**REQUIREMENT**
Output the entries verbatim, including every line.

A block of data
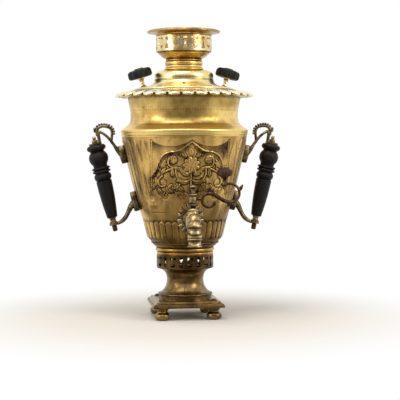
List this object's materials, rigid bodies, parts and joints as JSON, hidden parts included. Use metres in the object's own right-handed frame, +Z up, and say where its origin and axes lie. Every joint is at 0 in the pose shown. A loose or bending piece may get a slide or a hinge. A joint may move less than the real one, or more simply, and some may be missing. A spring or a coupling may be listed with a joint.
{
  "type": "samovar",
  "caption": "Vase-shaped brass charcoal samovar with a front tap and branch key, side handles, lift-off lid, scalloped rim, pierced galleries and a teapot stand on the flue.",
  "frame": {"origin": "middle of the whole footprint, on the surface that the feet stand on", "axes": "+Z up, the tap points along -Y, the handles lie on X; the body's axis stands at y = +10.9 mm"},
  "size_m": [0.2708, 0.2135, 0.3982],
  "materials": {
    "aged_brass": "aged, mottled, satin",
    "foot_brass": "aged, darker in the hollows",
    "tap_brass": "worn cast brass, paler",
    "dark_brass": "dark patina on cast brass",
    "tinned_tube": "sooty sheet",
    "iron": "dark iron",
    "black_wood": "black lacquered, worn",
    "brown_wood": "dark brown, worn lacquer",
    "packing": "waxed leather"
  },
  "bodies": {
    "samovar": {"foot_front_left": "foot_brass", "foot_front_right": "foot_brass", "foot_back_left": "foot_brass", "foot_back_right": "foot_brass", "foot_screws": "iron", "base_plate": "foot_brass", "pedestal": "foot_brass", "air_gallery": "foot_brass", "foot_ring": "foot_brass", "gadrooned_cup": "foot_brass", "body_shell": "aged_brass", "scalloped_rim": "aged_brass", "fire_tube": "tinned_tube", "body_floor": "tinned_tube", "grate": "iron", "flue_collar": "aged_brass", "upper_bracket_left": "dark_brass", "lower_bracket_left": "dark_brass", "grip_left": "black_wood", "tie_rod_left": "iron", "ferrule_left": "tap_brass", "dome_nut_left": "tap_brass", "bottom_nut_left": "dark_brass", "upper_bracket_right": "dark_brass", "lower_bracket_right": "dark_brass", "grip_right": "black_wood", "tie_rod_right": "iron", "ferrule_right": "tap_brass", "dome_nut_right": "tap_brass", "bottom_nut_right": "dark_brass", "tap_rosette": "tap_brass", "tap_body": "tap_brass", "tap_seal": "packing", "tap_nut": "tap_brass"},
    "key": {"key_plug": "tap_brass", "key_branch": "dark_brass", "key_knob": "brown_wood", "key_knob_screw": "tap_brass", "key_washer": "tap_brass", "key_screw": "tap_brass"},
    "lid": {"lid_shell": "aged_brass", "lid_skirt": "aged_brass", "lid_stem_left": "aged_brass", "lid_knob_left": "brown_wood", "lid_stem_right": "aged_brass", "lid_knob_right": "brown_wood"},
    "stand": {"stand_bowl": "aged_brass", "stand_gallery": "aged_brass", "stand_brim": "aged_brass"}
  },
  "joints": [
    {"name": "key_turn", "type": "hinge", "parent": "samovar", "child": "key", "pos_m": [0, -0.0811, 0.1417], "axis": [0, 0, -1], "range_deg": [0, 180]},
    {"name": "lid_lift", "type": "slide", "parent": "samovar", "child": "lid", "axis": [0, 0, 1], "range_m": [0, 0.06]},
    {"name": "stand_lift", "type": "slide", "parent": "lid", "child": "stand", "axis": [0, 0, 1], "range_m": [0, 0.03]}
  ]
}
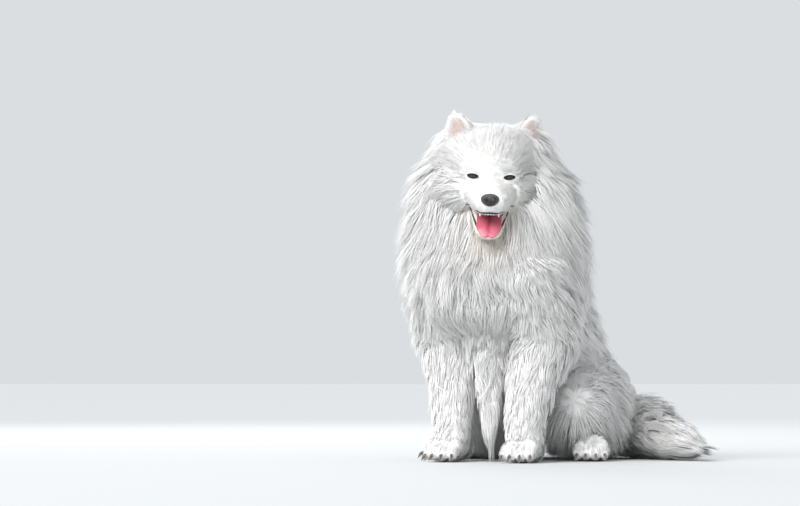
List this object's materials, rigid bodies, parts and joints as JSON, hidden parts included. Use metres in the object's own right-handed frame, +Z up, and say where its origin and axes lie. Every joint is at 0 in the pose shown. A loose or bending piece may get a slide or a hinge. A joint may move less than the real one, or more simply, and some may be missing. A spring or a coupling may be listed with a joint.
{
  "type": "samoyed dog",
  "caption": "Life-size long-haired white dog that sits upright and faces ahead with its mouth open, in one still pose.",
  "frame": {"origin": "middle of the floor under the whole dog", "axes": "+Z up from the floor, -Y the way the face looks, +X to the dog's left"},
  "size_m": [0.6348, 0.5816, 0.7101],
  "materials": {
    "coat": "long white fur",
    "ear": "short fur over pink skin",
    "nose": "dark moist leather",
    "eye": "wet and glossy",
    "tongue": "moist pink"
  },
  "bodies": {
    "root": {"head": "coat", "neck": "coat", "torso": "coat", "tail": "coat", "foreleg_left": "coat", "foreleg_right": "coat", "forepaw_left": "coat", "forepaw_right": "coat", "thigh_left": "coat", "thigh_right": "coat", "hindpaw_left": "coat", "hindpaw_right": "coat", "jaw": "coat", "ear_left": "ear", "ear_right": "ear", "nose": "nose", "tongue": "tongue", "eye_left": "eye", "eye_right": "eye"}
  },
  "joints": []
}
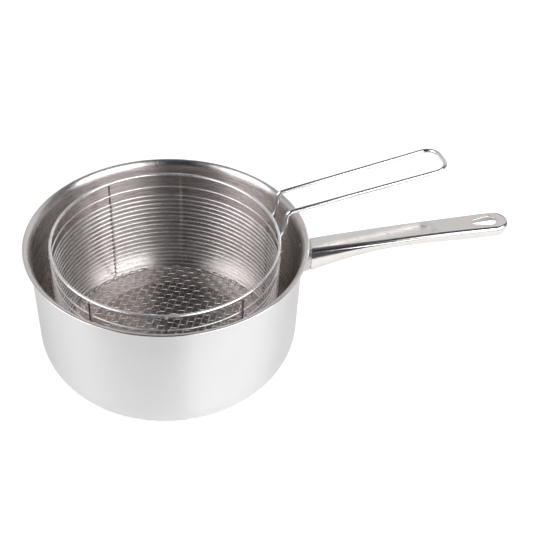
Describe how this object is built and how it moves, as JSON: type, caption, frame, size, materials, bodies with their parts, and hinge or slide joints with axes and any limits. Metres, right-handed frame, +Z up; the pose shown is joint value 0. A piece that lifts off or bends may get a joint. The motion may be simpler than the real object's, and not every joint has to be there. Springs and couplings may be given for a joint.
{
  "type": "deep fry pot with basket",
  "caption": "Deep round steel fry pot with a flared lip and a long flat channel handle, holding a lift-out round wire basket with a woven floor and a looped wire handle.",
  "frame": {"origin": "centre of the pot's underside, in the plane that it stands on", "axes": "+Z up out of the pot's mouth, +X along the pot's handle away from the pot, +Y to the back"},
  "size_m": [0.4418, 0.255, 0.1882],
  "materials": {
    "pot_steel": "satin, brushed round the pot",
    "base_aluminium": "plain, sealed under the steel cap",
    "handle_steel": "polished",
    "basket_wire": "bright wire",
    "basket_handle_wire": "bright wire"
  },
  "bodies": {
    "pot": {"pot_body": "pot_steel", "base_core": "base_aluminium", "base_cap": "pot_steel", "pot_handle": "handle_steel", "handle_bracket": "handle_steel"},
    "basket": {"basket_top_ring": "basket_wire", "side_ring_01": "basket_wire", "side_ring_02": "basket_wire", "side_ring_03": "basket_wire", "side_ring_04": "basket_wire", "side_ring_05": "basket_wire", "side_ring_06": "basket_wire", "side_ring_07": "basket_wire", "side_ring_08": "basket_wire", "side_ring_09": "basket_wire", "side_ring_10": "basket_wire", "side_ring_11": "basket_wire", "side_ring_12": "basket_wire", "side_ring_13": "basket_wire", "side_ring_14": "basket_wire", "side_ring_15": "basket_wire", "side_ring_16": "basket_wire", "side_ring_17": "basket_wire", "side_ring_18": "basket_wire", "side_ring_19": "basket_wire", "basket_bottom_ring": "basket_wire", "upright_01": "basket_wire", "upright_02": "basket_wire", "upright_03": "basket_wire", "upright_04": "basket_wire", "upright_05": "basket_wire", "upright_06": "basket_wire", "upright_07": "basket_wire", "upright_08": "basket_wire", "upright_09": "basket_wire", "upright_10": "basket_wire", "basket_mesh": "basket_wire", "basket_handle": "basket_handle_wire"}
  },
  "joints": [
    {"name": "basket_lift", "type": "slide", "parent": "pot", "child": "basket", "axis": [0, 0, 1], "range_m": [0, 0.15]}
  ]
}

**ANSWER TO THIS PROBLEM**
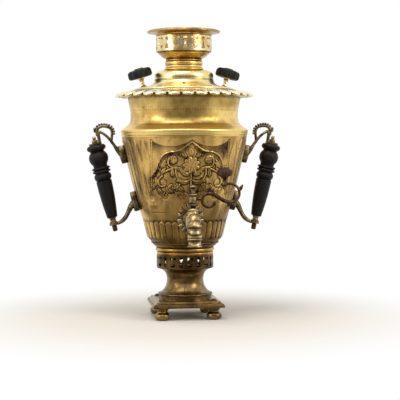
List this object's materials, rigid bodies, parts and joints as JSON, hidden parts included. Use metres in the object's own right-handed frame, +Z up, and say where its origin and axes lie. Every joint is at 0 in the pose shown. A loose or bending piece may get a slide or a hinge. A joint may move less than the real one, or more simply, and some may be missing. A spring or a coupling may be listed with a joint.
{
  "type": "samovar",
  "caption": "Vase-shaped brass charcoal samovar with a front tap and branch key, side handles, lift-off lid, scalloped rim, pierced galleries and a teapot stand on the flue.",
  "frame": {"origin": "middle of the whole footprint, on the surface that the feet stand on", "axes": "+Z up, the tap points along -Y, the handles lie on X; the body's axis stands at y = +10.9 mm"},
  "size_m": [0.2708, 0.2135, 0.3982],
  "materials": {
    "aged_brass": "aged, mottled, satin",
    "foot_brass": "aged, darker in the hollows",
    "tap_brass": "worn cast brass, paler",
    "dark_brass": "dark patina on cast brass",
    "tinned_tube": "sooty sheet",
    "iron": "dark iron",
    "black_wood": "black lacquered, worn",
    "brown_wood": "dark brown, worn lacquer",
    "packing": "waxed leather"
  },
  "bodies": {
    "samovar": {"foot_front_left": "foot_brass", "foot_front_right": "foot_brass", "foot_back_left": "foot_brass", "foot_back_right": "foot_brass", "foot_screws": "iron", "base_plate": "foot_brass", "pedestal": "foot_brass", "air_gallery": "foot_brass", "foot_ring": "foot_brass", "gadrooned_cup": "foot_brass", "body_shell": "aged_brass", "scalloped_rim": "aged_brass", "fire_tube": "tinned_tube", "body_floor": "tinned_tube", "grate": "iron", "flue_collar": "aged_brass", "upper_bracket_left": "dark_brass", "lower_bracket_left": "dark_brass", "grip_left": "black_wood", "tie_rod_left": "iron", "ferrule_left": "tap_brass", "dome_nut_left": "tap_brass", "bottom_nut_left": "dark_brass", "upper_bracket_right": "dark_brass", "lower_bracket_right": "dark_brass", "grip_right": "black_wood", "tie_rod_right": "iron", "ferrule_right": "tap_brass", "dome_nut_right": "tap_brass", "bottom_nut_right": "dark_brass", "tap_rosette": "tap_brass", "tap_body": "tap_brass", "tap_seal": "packing", "tap_nut": "tap_brass"},
    "key": {"key_plug": "tap_brass", "key_branch": "dark_brass", "key_knob": "brown_wood", "key_knob_screw": "tap_brass", "key_washer": "tap_brass", "key_screw": "tap_brass"},
    "lid": {"lid_shell": "aged_brass", "lid_skirt": "aged_brass", "lid_stem_left": "aged_brass", "lid_knob_left": "brown_wood", "lid_stem_right": "aged_brass", "lid_knob_right": "brown_wood"},
    "stand": {"stand_bowl": "aged_brass", "stand_gallery": "aged_brass", "stand_brim": "aged_brass"}
  },
  "joints": [
    {"name": "key_turn", "type": "hinge", "parent": "samovar", "child": "key", "pos_m": [0, -0.0811, 0.1417], "axis": [0, 0, -1], "range_deg": [0, 180]},
    {"name": "lid_lift", "type": "slide", "parent": "samovar", "child": "lid", "axis": [0, 0, 1], "range_m": [0, 0.06]},
    {"name": "stand_lift", "type": "slide", "parent": "lid", "child": "stand", "axis": [0, 0, 1], "range_m": [0, 0.03]}
  ]
}
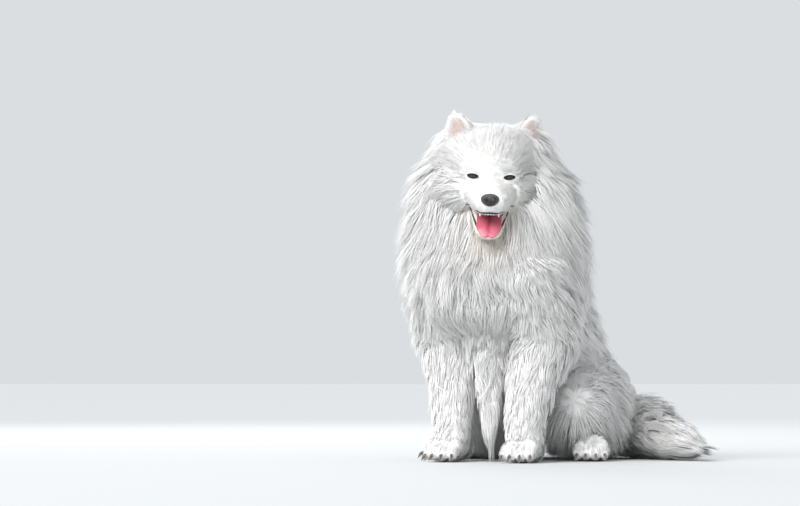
List this object's materials, rigid bodies, parts and joints as JSON, hidden parts included. Use metres in the object's own right-handed frame, +Z up, and say where its origin and axes lie. Every joint is at 0 in the pose shown. A loose or bending piece may get a slide or a hinge. A joint may move less than the real one, or more simply, and some may be missing. A spring or a coupling may be listed with a joint.
{
  "type": "samoyed dog",
  "caption": "Life-size long-haired white dog that sits upright and faces ahead with its mouth open, in one still pose.",
  "frame": {"origin": "middle of the floor under the whole dog", "axes": "+Z up from the floor, -Y the way the face looks, +X to the dog's left"},
  "size_m": [0.6348, 0.5816, 0.7101],
  "materials": {
    "coat": "long white fur",
    "ear": "short fur over pink skin",
    "nose": "dark moist leather",
    "eye": "wet and glossy",
    "tongue": "moist pink"
  },
  "bodies": {
    "root": {"head": "coat", "neck": "coat", "torso": "coat", "tail": "coat", "foreleg_left": "coat", "foreleg_right": "coat", "forepaw_left": "coat", "forepaw_right": "coat", "thigh_left": "coat", "thigh_right": "coat", "hindpaw_left": "coat", "hindpaw_right": "coat", "jaw": "coat", "ear_left": "ear", "ear_right": "ear", "nose": "nose", "tongue": "tongue", "eye_left": "eye", "eye_right": "eye"}
  },
  "joints": []
}
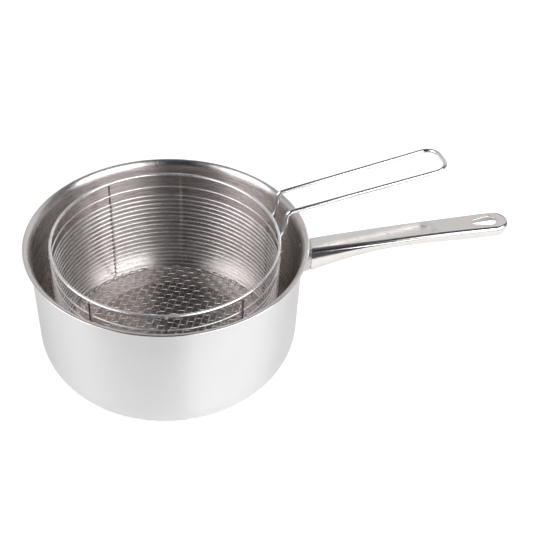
Describe how this object is built and how it moves, as JSON: type, caption, frame, size, materials, bodies with their parts, and hinge or slide joints with axes and any limits. Metres, right-handed frame, +Z up; the pose shown is joint value 0. A piece that lifts off or bends may get a joint. The motion may be simpler than the real object's, and not every joint has to be there. Springs and couplings may be given for a joint.
{
  "type": "deep fry pot with basket",
  "caption": "Deep round steel fry pot with a flared lip and a long flat channel handle, holding a lift-out round wire basket with a woven floor and a looped wire handle.",
  "frame": {"origin": "centre of the pot's underside, in the plane that it stands on", "axes": "+Z up out of the pot's mouth, +X along the pot's handle away from the pot, +Y to the back"},
  "size_m": [0.4418, 0.255, 0.1882],
  "materials": {
    "pot_steel": "satin, brushed round the pot",
    "base_aluminium": "plain, sealed under the steel cap",
    "handle_steel": "polished",
    "basket_wire": "bright wire",
    "basket_handle_wire": "bright wire"
  },
  "bodies": {
    "pot": {"pot_body": "pot_steel", "base_core": "base_aluminium", "base_cap": "pot_steel", "pot_handle": "handle_steel", "handle_bracket": "handle_steel"},
    "basket": {"basket_top_ring": "basket_wire", "side_ring_01": "basket_wire", "side_ring_02": "basket_wire", "side_ring_03": "basket_wire", "side_ring_04": "basket_wire", "side_ring_05": "basket_wire", "side_ring_06": "basket_wire", "side_ring_07": "basket_wire", "side_ring_08": "basket_wire", "side_ring_09": "basket_wire", "side_ring_10": "basket_wire", "side_ring_11": "basket_wire", "side_ring_12": "basket_wire", "side_ring_13": "basket_wire", "side_ring_14": "basket_wire", "side_ring_15": "basket_wire", "side_ring_16": "basket_wire", "side_ring_17": "basket_wire", "side_ring_18": "basket_wire", "side_ring_19": "basket_wire", "basket_bottom_ring": "basket_wire", "upright_01": "basket_wire", "upright_02": "basket_wire", "upright_03": "basket_wire", "upright_04": "basket_wire", "upright_05": "basket_wire", "upright_06": "basket_wire", "upright_07": "basket_wire", "upright_08": "basket_wire", "upright_09": "basket_wire", "upright_10": "basket_wire", "basket_mesh": "basket_wire", "basket_handle": "basket_handle_wire"}
  },
  "joints": [
    {"name": "basket_lift", "type": "slide", "parent": "pot", "child": "basket", "axis": [0, 0, 1], "range_m": [0, 0.15]}
  ]
}